3. Use your tax-free allowances
Several allowances reset each 5 April. Don't leave any on the table:
- Personal allowance: £12,570 — if your profits are below this, you'll pay no Income Tax
- Trading allowance: £1,000 — if your total gross self-employment income is under this, no tax is due and no registration is needed
- Marriage allowance: If your spouse or civil partner earns under £12,570, they can transfer £1,260 of their allowance to you, saving up to £252 in tax
- Pension contributions: Contributions made before 5 April reduce your 2025/26 taxable income. The annual pension contribution limit is £60,000 (or 100% of your earnings, whichever is lower)
4. ISA contributions
The annual ISA allowance is £20,000, and it resets on 6 April — any unused allowance is lost. If you have spare savings you haven't invested in an ISA this year, today is your last chance.
ISAs aren't a business matter, but they're one of the most tax-efficient savings vehicles available — interest and returns are completely tax-free. Many sole traders overlook this while focused on their business finances.
5. Check your National Insurance position
For 2025/26:
- Class 2 NI: £3.45/week if your profits exceed £6,725 — collected through Self Assessment. If profits are below this, you won't owe Class 2 NI (but can pay voluntarily to protect State Pension entitlement)
- Class 4 NI: 6% on profits between £12,570 and £50,270; 2% above
- State Pension check: You can check your NI record and State Pension forecast on gov.uk to ensure you have enough qualifying years
6. Prepare for MTD (if earning over £50,000)
If your 2025/26 gross income (before expenses) exceeded £50,000, Making Tax Digital applies to you from 6 April 2026. Before the new year begins:
- Sign up for MTD for Income Tax through HMRC or your software
- Choose your MTD software — apps like Bart are built for sole traders
- Connect your bank account if using open banking
- Note your first quarterly deadline — 5 August 2026 for Quarter 1 (6 April–5 July)

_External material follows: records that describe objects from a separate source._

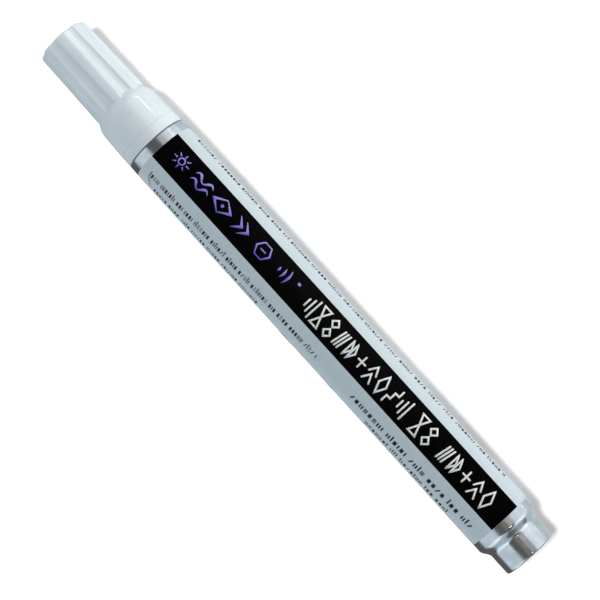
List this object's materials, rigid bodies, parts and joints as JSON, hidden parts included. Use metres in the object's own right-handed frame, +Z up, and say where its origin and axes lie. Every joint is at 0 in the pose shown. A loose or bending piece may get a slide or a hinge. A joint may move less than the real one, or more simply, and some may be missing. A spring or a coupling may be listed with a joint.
{
  "type": "counterfeit detector pen",
  "caption": "Valve-action marking pen for checking banknotes: aluminium barrel with printed label, sprung bullet nib and fluted pull-off cap.",
  "frame": {"origin": "bottom centre of the bounding box, on the surface that the pen lies on", "axes": "+X along the pen from cap to tail, +Z up, +Y across the pen; the pen's axis is 7.25 mm above the surface"},
  "size_m": [0.1414, 0.0144, 0.0145],
  "materials": {
    "cap_plastic": "moulded bluish-white polypropylene, satin gloss",
    "liner_plastic": "soft natural polyethylene",
    "collar_plastic": "moulded polypropylene, fine matt tool finish",
    "seal_rubber": "black nitrile rubber",
    "nib_fibre": "bonded polyester fibre, ground to a bullet point",
    "valve_plastic": "moulded acetal",
    "spring_steel": "drawn stainless wire",
    "barrel_aluminium": "bright impact-extruded aluminium with fine turning lines",
    "label_film": null,
    "ball_steel": "polished steel ball"
  },
  "bodies": {
    "barrel": {"barrel": "barrel_aluminium", "label": "label_film", "front_section": "collar_plastic", "tube_seal": "seal_rubber", "valve_gasket": "seal_rubber", "valve_body": "valve_plastic", "valve_cage": "valve_plastic", "valve_spring": "spring_steel"},
    "cap": {"cap_shell": "cap_plastic", "cap_liner": "liner_plastic"},
    "plunger": {"nib": "nib_fibre", "valve_stem": "valve_plastic", "stem_washer": "seal_rubber"},
    "mixing_ball": {"mixing_ball": "ball_steel"}
  },
  "joints": [
    {"name": "cap_pull", "type": "slide", "parent": "barrel", "child": "cap", "axis": [-1, 0, 0], "range_m": [0, 0.05]},
    {"name": "nib_press", "type": "slide", "parent": "barrel", "child": "plunger", "axis": [1, 0, 0], "range_m": [0, 0.002], "stiffness_N_per_m": 600, "deforming": ["valve_spring"]},
    {"name": "ball_slide", "type": "slide", "parent": "barrel", "child": "mixing_ball", "axis": [1, 0, 0], "range_m": [-0.081, 0.006]}
  ]
}
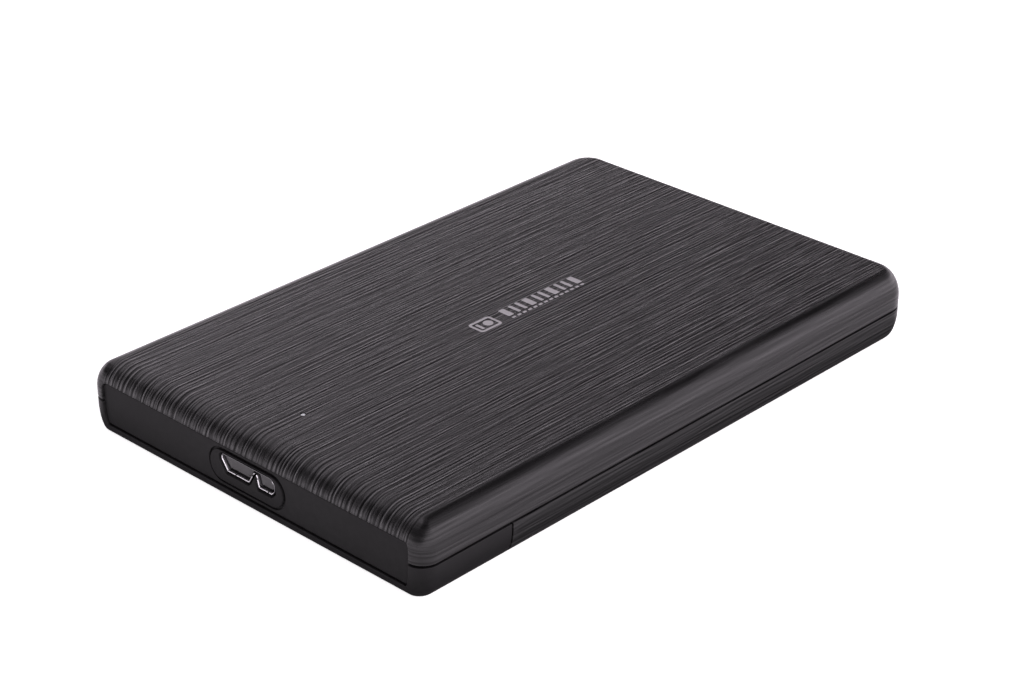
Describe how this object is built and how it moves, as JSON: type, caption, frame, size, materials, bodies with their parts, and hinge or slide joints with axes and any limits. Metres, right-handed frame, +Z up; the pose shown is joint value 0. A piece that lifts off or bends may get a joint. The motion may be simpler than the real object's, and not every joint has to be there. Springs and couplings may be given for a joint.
{
  "type": "hard disk drive",
  "caption": "Flat portable hard disk drive: brushed black shell with a USB micro-B SuperSpeed socket, a cover that slides off, and the spinning-disk drive inside.",
  "frame": {"origin": "centre of the bounding box's footprint, on the surface the drive lies on", "axes": "+Z is up, through the brushed top; +Y runs from the USB socket end to the rear, along the length, and is the way the cover slides off; +X is to the right when facing the rear"},
  "size_m": [0.081, 0.125, 0.0126],
  "materials": {
    "brushed_black": "dark grey ABS with fine moulded brushed lines, satin",
    "matte_black": "smooth matte black ABS",
    "steel": "plated sheet steel",
    "black_plastic": "black glass-filled plastic",
    "board_green": "glass-epoxy circuit board with green solder mask",
    "chip_black": "black moulded chip package",
    "machined_steel": "turned stainless steel",
    "clear_plastic": "clear polycarbonate",
    "foam": "black closed-cell foam",
    "aluminium": "die-cast or machined aluminium",
    "rubber": "black elastomer",
    "label_paper": "plain white printed label",
    "magnet": "nickel-plated neodymium magnet",
    "ivory_plastic": "ivory low-friction plastic",
    "filter_paper": "white filter fleece",
    "amber_film": "amber polyimide film",
    "platter_mirror": "aluminium disk with a mirror-smooth magnetic coating",
    "copper": "enamelled copper winding"
  },
  "bodies": {
    "enclosure": {"top_shell": "brushed_black", "front_base": "brushed_black", "port_panel": "matte_black", "usb_socket_shell": "steel", "usb_socket_insert": "black_plastic", "bridge_board": "board_green", "bridge_chip": "chip_black", "board_screw_left": "machined_steel", "board_screw_right": "machined_steel", "status_led": "clear_plastic", "light_pipe": "clear_plastic", "sata_socket": "black_plastic", "rear_pad": "foam"},
    "cover": {"sliding_cover": "brushed_black"},
    "drive": {"drive_base": "aluminium", "drive_top_cover": "steel", "cover_gasket": "rubber", "drive_label": "label_paper", "cover_screw_1": "machined_steel", "cover_screw_2": "machined_steel", "cover_screw_3": "machined_steel", "cover_screw_4": "machined_steel", "pivot_screw": "machined_steel", "drive_circuit_board": "board_green", "controller_chip": "chip_black", "cache_chip": "chip_black", "motor_driver_chip": "chip_black", "circuit_board_screw_1": "machined_steel", "circuit_board_screw_2": "machined_steel", "circuit_board_screw_3": "machined_steel", "drive_sata_plug": "black_plastic", "motor_stator": "steel", "spindle_sleeve": "machined_steel", "pivot_shaft": "machined_steel", "lower_yoke": "steel", "upper_yoke": "steel", "lower_magnet": "magnet", "upper_magnet": "magnet", "yoke_post_1": "machined_steel", "yoke_post_2": "machined_steel", "parking_ramp": "ivory_plastic", "recirculation_filter": "filter_paper", "flex_bracket": "black_plastic", "flex_cable": "amber_film", "latch_pin": "machined_steel"},
    "rotor": {"spindle_hub": "aluminium", "rotor_magnet": "magnet", "platter_lower": "platter_mirror", "platter_spacer": "aluminium", "platter_upper": "platter_mirror", "disk_clamp": "aluminium", "clamp_screw": "machined_steel"},
    "actuator": {"actuator_arm": "aluminium", "voice_coil": "copper", "head_suspension_1": "steel", "head_suspension_2": "steel", "head_suspension_3": "steel", "head_suspension_4": "steel"},
    "latch": {"inertia_latch": "black_plastic"}
  },
  "joints": [
    {"name": "cover_slide", "type": "slide", "parent": "enclosure", "child": "cover", "axis": [0, 1, 0], "range_m": [0, 0.112]},
    {"name": "drive_slide", "type": "slide", "parent": "enclosure", "child": "drive", "axis": [0, 1, 0], "range_m": [0, 0.0045]},
    {"name": "spindle_spin", "type": "hinge", "parent": "drive", "child": "rotor", "pos_m": [0, 0.0202, 0], "axis": [0, 0, 1], "continuous": true},
    {"name": "actuator_swing", "type": "hinge", "parent": "drive", "child": "actuator", "pos_m": [0.013, -0.02, 0], "axis": [0, 0, -1], "range_deg": [0, 34]},
    {"name": "latch_swing", "type": "hinge", "parent": "drive", "child": "latch", "pos_m": [0.0275, -0.0125, 0], "axis": [0, 0, 1], "range_deg": [0, 12]}
  ]
}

7. Set aside tax for your January bill
If you haven't been setting aside money for your tax bill throughout the year, do a rough calculation now. A simple guide:
- If your profits are between £12,570 and £50,270, set aside approximately 25–30% of profits
- If profits are above £50,270, set aside more — up to 45% for higher and additional rate taxpayers
Your Self Assessment return for 2025/26 is due by 31 January 2027, and tax is payable by the same date. Payment on account for 2026/27 may also be due then.
Self Assessment reminder
File your 2025/26 Self Assessment return by 31 January 2027. If you're moving to MTD from 2026/27 onwards (income over £50,000), this will be your last traditional Self Assessment return — from next year, it's replaced by the Final Declaration under MTD.
Start the new tax year with the right tools
From 6 April, MTD goes live. Bart handles digital record keeping, quarterly submissions, and your Final Declaration — so the next tax year runs smoothly from day one.
Try Bart freeFrequently asked questions
Can I make pension contributions after 5 April and claim them for 2025/26?
No — pension contributions must be paid before 5 April to count for the 2025/26 tax year. Contributions made on or after 6 April apply to the 2026/27 year.
What's the deadline to register as self-employed for 2025/26?
5 October 2026. If you started trading in the 2025/26 tax year (6 April 2025 to 5 April 2026), you must register with HMRC by 5 October 2026.
I forgot to claim an expense — can I still include it?
Yes — you can include it when you file your Self Assessment return (or Final Declaration under MTD) by 31 January 2027. You don't need to have claimed it during the tax year itself.
Do I need to file if my self-employment income was under £1,000?
Generally no — if your total gross self-employment income is under the £1,000 trading allowance, you don't need to register for Self Assessment or file a return.